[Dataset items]
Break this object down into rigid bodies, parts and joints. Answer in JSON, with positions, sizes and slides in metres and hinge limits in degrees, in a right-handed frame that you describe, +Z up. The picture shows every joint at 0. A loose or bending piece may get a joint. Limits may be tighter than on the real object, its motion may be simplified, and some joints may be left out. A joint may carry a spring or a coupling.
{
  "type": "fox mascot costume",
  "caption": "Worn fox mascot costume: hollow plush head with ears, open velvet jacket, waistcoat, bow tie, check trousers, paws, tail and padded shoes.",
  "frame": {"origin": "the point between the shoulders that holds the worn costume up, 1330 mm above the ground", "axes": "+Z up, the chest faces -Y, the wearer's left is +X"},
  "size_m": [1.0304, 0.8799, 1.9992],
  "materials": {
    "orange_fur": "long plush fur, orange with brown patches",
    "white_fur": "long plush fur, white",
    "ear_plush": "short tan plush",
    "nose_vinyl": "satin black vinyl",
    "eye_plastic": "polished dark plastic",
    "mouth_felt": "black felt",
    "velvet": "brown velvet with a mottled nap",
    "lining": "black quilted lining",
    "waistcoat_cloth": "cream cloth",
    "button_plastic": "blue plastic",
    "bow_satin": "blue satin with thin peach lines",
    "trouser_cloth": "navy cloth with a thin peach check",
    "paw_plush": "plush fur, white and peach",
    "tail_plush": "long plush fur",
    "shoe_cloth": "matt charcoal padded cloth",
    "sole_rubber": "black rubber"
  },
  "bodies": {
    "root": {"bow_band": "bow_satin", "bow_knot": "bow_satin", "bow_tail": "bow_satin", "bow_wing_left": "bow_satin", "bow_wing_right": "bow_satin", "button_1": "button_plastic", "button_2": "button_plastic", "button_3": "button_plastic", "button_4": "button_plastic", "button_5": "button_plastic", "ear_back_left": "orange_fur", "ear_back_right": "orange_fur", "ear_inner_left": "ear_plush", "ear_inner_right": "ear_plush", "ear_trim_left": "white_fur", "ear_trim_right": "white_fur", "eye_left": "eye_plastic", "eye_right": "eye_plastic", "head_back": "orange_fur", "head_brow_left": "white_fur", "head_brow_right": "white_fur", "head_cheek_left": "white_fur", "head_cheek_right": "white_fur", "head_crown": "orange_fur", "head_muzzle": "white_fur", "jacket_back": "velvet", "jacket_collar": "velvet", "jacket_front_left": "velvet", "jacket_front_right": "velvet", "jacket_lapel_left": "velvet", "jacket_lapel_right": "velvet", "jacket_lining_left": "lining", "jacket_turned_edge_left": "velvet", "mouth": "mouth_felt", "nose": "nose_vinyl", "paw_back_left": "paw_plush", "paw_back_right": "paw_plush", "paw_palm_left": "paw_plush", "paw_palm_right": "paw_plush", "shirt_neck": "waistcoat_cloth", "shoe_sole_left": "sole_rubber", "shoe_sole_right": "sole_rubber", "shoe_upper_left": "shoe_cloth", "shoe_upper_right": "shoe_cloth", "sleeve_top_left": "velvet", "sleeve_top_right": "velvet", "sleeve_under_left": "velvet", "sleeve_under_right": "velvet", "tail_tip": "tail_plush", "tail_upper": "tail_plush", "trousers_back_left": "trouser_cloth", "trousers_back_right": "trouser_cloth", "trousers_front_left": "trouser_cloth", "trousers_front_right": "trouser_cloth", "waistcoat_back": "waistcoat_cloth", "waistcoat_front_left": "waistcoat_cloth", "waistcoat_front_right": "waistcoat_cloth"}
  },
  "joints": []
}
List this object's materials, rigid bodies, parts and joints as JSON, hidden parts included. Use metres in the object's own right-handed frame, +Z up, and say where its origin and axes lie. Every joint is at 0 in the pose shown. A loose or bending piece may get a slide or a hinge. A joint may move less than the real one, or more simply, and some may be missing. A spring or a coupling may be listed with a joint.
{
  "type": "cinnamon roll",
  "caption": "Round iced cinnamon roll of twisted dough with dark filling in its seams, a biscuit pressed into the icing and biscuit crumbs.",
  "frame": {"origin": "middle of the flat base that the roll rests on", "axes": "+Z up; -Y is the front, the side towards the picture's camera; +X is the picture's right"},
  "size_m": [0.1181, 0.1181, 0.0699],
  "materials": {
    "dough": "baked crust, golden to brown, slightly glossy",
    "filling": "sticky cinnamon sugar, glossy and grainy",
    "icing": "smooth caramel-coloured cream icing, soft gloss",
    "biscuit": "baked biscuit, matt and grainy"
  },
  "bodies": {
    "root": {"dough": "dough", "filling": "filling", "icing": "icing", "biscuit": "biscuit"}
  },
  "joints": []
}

_Problem requirements_:
Retype all of the data shown above, word for word.

_Complete output_:
Break this object down into rigid bodies, parts and joints. Answer in JSON, with positions, sizes and slides in metres and hinge limits in degrees, in a right-handed frame that you describe, +Z up. The picture shows every joint at 0. A loose or bending piece may get a joint. Limits may be tighter than on the real object, its motion may be simplified, and some joints may be left out. A joint may carry a spring or a coupling.
{
  "type": "fox mascot costume",
  "caption": "Worn fox mascot costume: hollow plush head with ears, open velvet jacket, waistcoat, bow tie, check trousers, paws, tail and padded shoes.",
  "frame": {"origin": "the point between the shoulders that holds the worn costume up, 1330 mm above the ground", "axes": "+Z up, the chest faces -Y, the wearer's left is +X"},
  "size_m": [1.0304, 0.8799, 1.9992],
  "materials": {
    "orange_fur": "long plush fur, orange with brown patches",
    "white_fur": "long plush fur, white",
    "ear_plush": "short tan plush",
    "nose_vinyl": "satin black vinyl",
    "eye_plastic": "polished dark plastic",
    "mouth_felt": "black felt",
    "velvet": "brown velvet with a mottled nap",
    "lining": "black quilted lining",
    "waistcoat_cloth": "cream cloth",
    "button_plastic": "blue plastic",
    "bow_satin": "blue satin with thin peach lines",
    "trouser_cloth": "navy cloth with a thin peach check",
    "paw_plush": "plush fur, white and peach",
    "tail_plush": "long plush fur",
    "shoe_cloth": "matt charcoal padded cloth",
    "sole_rubber": "black rubber"
  },
  "bodies": {
    "root": {"bow_band": "bow_satin", "bow_knot": "bow_satin", "bow_tail": "bow_satin", "bow_wing_left": "bow_satin", "bow_wing_right": "bow_satin", "button_1": "button_plastic", "button_2": "button_plastic", "button_3": "button_plastic", "button_4": "button_plastic", "button_5": "button_plastic", "ear_back_left": "orange_fur", "ear_back_right": "orange_fur", "ear_inner_left": "ear_plush", "ear_inner_right": "ear_plush", "ear_trim_left": "white_fur", "ear_trim_right": "white_fur", "eye_left": "eye_plastic", "eye_right": "eye_plastic", "head_back": "orange_fur", "head_brow_left": "white_fur", "head_brow_right": "white_fur", "head_cheek_left": "white_fur", "head_cheek_right": "white_fur", "head_crown": "orange_fur", "head_muzzle": "white_fur", "jacket_back": "velvet", "jacket_collar": "velvet", "jacket_front_left": "velvet", "jacket_front_right": "velvet", "jacket_lapel_left": "velvet", "jacket_lapel_right": "velvet", "jacket_lining_left": "lining", "jacket_turned_edge_left": "velvet", "mouth": "mouth_felt", "nose": "nose_vinyl", "paw_back_left": "paw_plush", "paw_back_right": "paw_plush", "paw_palm_left": "paw_plush", "paw_palm_right": "paw_plush", "shirt_neck": "waistcoat_cloth", "shoe_sole_left": "sole_rubber", "shoe_sole_right": "sole_rubber", "shoe_upper_left": "shoe_cloth", "shoe_upper_right": "shoe_cloth", "sleeve_top_left": "velvet", "sleeve_top_right": "velvet", "sleeve_under_left": "velvet", "sleeve_under_right": "velvet", "tail_tip": "tail_plush", "tail_upper": "tail_plush", "trousers_back_left": "trouser_cloth", "trousers_back_right": "trouser_cloth", "trousers_front_left": "trouser_cloth", "trousers_front_right": "trouser_cloth", "waistcoat_back": "waistcoat_cloth", "waistcoat_front_left": "waistcoat_cloth", "waistcoat_front_right": "waistcoat_cloth"}
  },
  "joints": []
}
List this object's materials, rigid bodies, parts and joints as JSON, hidden parts included. Use metres in the object's own right-handed frame, +Z up, and say where its origin and axes lie. Every joint is at 0 in the pose shown. A loose or bending piece may get a slide or a hinge. A joint may move less than the real one, or more simply, and some may be missing. A spring or a coupling may be listed with a joint.
{
  "type": "cinnamon roll",
  "caption": "Round iced cinnamon roll of twisted dough with dark filling in its seams, a biscuit pressed into the icing and biscuit crumbs.",
  "frame": {"origin": "middle of the flat base that the roll rests on", "axes": "+Z up; -Y is the front, the side towards the picture's camera; +X is the picture's right"},
  "size_m": [0.1181, 0.1181, 0.0699],
  "materials": {
    "dough": "baked crust, golden to brown, slightly glossy",
    "filling": "sticky cinnamon sugar, glossy and grainy",
    "icing": "smooth caramel-coloured cream icing, soft gloss",
    "biscuit": "baked biscuit, matt and grainy"
  },
  "bodies": {
    "root": {"dough": "dough", "filling": "filling", "icing": "icing", "biscuit": "biscuit"}
  },
  "joints": []
}